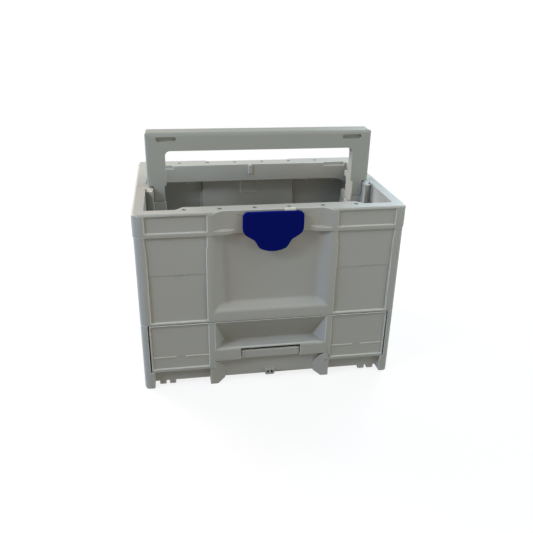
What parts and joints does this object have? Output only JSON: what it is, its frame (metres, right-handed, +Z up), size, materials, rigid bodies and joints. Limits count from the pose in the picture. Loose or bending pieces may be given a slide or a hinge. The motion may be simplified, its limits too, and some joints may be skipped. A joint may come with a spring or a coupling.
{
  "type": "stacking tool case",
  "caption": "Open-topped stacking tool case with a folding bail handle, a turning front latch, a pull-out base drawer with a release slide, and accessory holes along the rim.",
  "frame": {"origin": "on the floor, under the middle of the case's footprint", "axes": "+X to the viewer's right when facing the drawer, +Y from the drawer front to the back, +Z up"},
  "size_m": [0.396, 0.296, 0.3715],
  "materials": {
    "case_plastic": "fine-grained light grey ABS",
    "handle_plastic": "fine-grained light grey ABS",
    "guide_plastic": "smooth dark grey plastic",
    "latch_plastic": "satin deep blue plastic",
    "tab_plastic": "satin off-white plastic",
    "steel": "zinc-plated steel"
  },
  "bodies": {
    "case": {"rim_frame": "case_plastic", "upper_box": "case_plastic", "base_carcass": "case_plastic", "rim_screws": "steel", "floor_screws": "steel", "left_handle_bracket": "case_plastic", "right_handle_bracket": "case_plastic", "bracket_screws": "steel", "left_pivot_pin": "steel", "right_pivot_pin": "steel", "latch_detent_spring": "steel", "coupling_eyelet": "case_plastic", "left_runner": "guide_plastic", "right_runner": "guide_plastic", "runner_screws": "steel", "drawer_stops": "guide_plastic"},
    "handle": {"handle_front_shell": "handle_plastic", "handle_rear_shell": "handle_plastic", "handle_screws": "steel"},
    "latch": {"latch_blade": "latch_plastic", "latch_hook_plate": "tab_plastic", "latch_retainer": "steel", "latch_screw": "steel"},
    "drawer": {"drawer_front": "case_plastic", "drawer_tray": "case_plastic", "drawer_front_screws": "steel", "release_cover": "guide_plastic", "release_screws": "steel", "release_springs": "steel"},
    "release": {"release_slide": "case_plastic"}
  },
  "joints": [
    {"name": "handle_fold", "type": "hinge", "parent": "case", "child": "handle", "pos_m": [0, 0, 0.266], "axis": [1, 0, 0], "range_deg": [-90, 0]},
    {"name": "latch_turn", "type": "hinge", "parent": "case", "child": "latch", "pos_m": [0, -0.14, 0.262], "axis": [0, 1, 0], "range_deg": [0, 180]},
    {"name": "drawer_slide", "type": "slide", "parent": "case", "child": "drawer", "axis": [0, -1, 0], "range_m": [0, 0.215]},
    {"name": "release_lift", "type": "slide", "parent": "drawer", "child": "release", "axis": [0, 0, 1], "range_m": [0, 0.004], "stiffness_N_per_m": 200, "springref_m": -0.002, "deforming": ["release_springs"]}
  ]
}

--

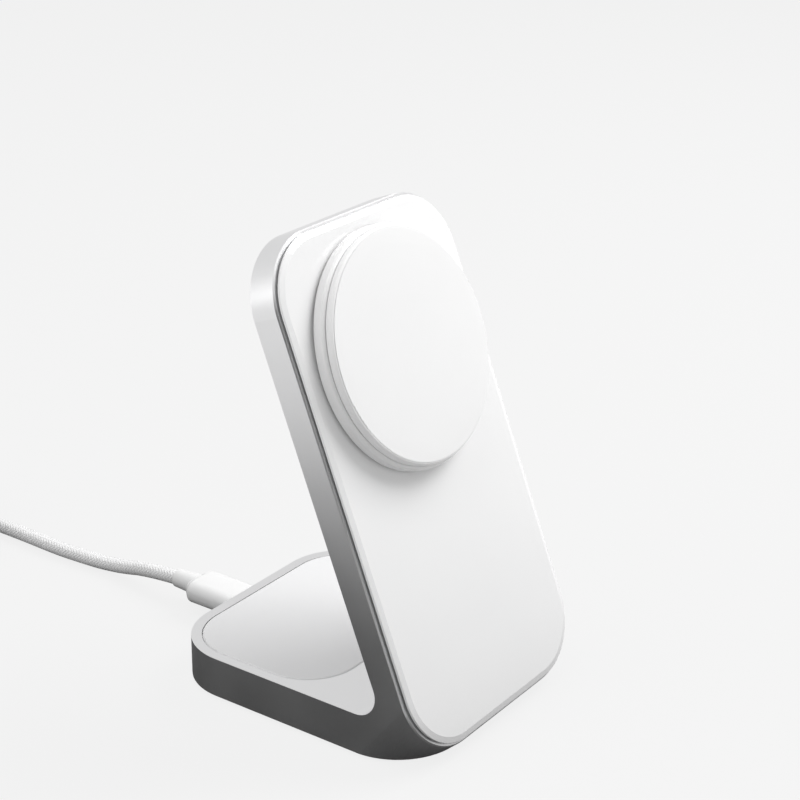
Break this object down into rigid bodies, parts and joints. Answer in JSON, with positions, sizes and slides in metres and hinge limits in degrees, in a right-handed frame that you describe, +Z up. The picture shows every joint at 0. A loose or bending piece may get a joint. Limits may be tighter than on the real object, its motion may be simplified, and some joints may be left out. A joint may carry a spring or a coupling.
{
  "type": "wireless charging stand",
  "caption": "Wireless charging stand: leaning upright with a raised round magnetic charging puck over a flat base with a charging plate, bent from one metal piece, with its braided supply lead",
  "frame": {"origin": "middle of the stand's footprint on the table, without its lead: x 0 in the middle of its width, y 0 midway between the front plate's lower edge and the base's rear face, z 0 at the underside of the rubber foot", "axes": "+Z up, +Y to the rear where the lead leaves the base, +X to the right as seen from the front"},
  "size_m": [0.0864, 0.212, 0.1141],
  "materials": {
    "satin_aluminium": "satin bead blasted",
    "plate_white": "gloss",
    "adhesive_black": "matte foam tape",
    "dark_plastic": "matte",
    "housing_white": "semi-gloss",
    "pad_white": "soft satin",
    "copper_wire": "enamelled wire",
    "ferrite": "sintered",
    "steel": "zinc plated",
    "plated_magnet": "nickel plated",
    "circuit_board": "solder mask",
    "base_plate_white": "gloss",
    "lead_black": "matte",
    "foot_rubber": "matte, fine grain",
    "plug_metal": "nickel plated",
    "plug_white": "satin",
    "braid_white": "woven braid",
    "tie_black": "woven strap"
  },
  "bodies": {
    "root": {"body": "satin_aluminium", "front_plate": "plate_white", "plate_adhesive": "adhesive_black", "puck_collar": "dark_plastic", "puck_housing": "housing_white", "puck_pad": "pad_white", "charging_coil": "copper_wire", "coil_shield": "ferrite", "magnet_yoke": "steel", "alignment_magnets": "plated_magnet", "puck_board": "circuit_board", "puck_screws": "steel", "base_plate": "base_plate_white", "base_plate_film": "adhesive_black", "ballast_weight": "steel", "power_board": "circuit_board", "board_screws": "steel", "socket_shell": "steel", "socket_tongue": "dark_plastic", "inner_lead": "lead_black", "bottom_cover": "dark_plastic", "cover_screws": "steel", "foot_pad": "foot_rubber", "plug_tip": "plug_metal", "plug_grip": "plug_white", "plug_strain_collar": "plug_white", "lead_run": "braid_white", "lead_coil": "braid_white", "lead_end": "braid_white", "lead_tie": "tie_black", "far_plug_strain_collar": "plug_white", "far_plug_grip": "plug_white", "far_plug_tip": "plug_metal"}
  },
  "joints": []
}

==

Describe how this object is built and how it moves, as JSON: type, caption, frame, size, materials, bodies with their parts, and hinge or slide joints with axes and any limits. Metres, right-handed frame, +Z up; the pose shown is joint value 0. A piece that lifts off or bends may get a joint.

*WHAT TO DO:* Report only the count of lines that include the string "bodies".

*RESULT OF THIS EXERCISE:* 5